I should also mention that the above chart excludes fifteen of the stories included in the Mike Ashley compilation on the grounds that this modern compilation was intended to feature heavily works written (some even commissioned for the compilation) by contemporary writers of the genre. Their inclusion would have resulted in a massive spike in the final decade of the chart which would distort the picture and create the impression of a resurgence which, while this may be enjoyed by a small but dedicated audience for locked room mysteries, is not an accurate reflection of a wider popular interest.

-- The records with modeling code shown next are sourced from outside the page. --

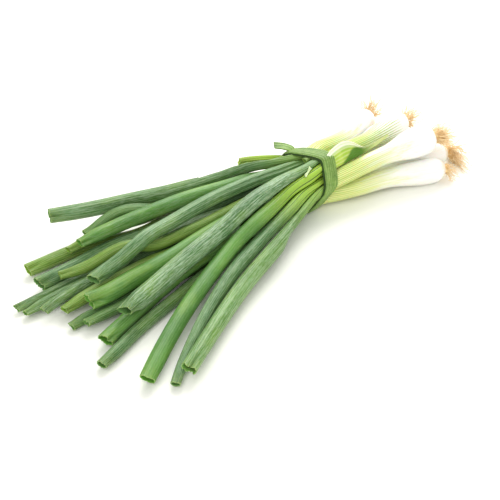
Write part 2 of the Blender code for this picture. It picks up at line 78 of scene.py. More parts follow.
# onion, leaf, bearing of its seat in the neck, points along it, radius at the seat, half way and at the cut
LEAVES = (
    (1, 1, 210, ((-134.5, -25, 5.5), (-230.5, -53, 5.2)), (4.0, 5.2, 4.6), "deep_green"),
    (1, 2, 90, ((-144.5, -13, 6.5), (-213.5, -11, 6.2)), (3.8, 4.4, 4.2), "deep_green"),
    (1, 3, 330, ((-151.5, -7, 5), (-220.5, -9, 4.6)), (3.6, 4.2, 4.0), "deep_green"),
    (2, 1, 90, ((-86, -37, 16), (-205.5, -101.5, 4)), (4.2, 6.0, 3.8), "blue_green"),
    (2, 2, 180, ((-80.5, -47, 13), (-195.5, -100, 10)), (4.6, 6.4, 5.8), "yellow_green"),
    (2, 3, 300, ((-118.5, -17, 10), (-215.5, -40, 7)), (4.2, 6.2, 6.2), "bright_green"),
    (3, 1, 60, ((-99.5, -18, 27.5), (-195.5, -34, 17)), (3.2, 7.0, 7.0), "blue_green"),
    (3, 2, 180, ((-100, -31, 19), (-219, -88, 6.5)), (4.4, 6.1, 6.1), "bright_green"),
    (3, 3, 300, ((-117.5, 12, 15), (-199.5, 36, 13)), (3.8, 4.7, 4.3), "olive"),
    (4, 1, 85, ((-78.5, 47, 26), (-168.5, 90, 22)), (4.4, 6.2, 6.0), "deep_green"),
    (4, 2, 275, ((-87, 36.5, 26), (-171.5, 50, 19)), (4.2, 6.0, 5.6), "bright_green"),
    (4, 3, 180, ((-83.5, 17.5, 29.5), (-190.5, 4.5, 19)), (4.0, 5.6, 5.6), "blue_green"),
    (5, 1, 20, ((-118.5, 34, 9), (-212.5, 42, 7)), (3.8, 5.6, 6.2), "blue_green"),
    (5, 2, 150, ((-132.5, -6, 17), (-204.5, -4, 15)), (4.0, 6.6, 7.2), "bright_green"),
    (5, 3, 250, ((-156.5, 9, 10), (-216.5, 9, 8)), (3.8, 5.0, 4.8), "olive"),
    (6, 1, 90, ((-156.5, 21, 12), (-228.5, 13, 8)), (3.8, 4.5, 4.0), "deep_green"),
    (6, 2, 210, ((-162.5, 25, 6), (-236.5, 25, 5)), (3.8, 4.4, 4.2), "deep_green"),
    (6, 3, 330, ((-156.5, 33, 5), (-237.5, 35, 4)), (3.6, 3.9, 3.5), "deep_green"),
    (7, 1, 230, ((-107.5, 48, 9), (-207.5, 64, 6)), (3.8, 5.4, 5.3), "olive"),
    (7, 2, 340, ((-89.5, 47, 13), (-176.5, 57, 11.5)), (3.6, 4.4, 4.5), "olive"),
    (7, 3, 90, ((-72.5, 40, 17), (-156.5, 62, 14)), (3.6, 4.2, 4.0), "deep_green"),
    (4, 0, 352, ((-10.5, 26.5, 34.5), (-28.5, 36.5, 34.5)), (3.8, 4.6, 5.0), "pale"),
)

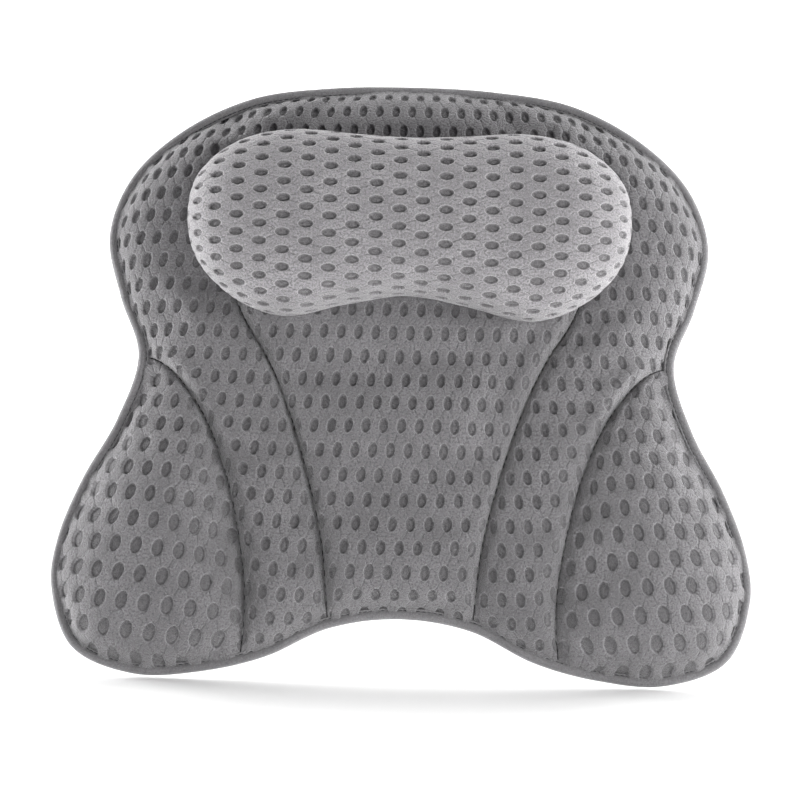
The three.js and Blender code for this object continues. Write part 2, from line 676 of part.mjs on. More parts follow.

We can now look at how these 114 locked room mysteries fall into the categories outlined by Dickson Carr. In order to avoid yet more shoe-horning, I have included, in addition to the seven categories of Dr Fell’s lecture, three additional categories which I think are sufficiently distinct as to merit recording separately. These are: Unbreakable Alibis, Impossible Crimes (i.e. in the spirit of the locked room but not involving a locked room or its equivalent) and Others, as a catch all for stories that defy categorisation under any of the other headings no matter how hard I try to get them to conform to one or other of the headings.

As you might expect, the most common form of locked room solution is that the murder was committed from outside – often by one of the sub-headings identified by Adey. I ought to emphasise that none of these murders from outside is so mundane as simply shooting the victim through an open window, which would not count as a true locked room mystery unless, for example, it was done with a pistol which was subsequently tossed into the room to give the impression that the victim had killed himself and then dropped the weapon. (This would qualify as a crude locked room mystery but might be improved if somehow the murderer contrived to have the victim to have scorch marks or powder burns apparently from the shot to increase the evidence suggesting it was suicide.)
I have a particular fondness for the next most common approach, the mechanical trap. These generally demand a high degree of ingenuity on the part of the murderer to set the trap in such a way that it will not be evident afterwards how the trap worked but, perhaps, even more than other locked room types tend toward a plot-bias over character-bias in the construction of the story. That the murderers could have achieved their goal more simply and at less risk of either failure or of detection by the experts called in to solve the crime is one of the ways in which I am happy for my credulity to be stretched a little.

The third most common solution is one used extensively by Dickson Carr himself in which the murder is seen entering and/or leaving the room which is subsequently found locked thereby “proving” that he could not have dunnit. This solution relies on accurate timing and an ability to misdirect both readers and the all important witnesses who testify to the murderer’s movements.

Poisoning – so easily achieved by the murderer in absentia – and the supposed murder turning out not to be anything of the kind are the other most frequently encountered solutions but, to my mind, they lack the sparkle of the more complicated solutions which, I think, have greater appeal as puzzles. That said, some of the reasons why it was not a murder are thoroughly ingenious.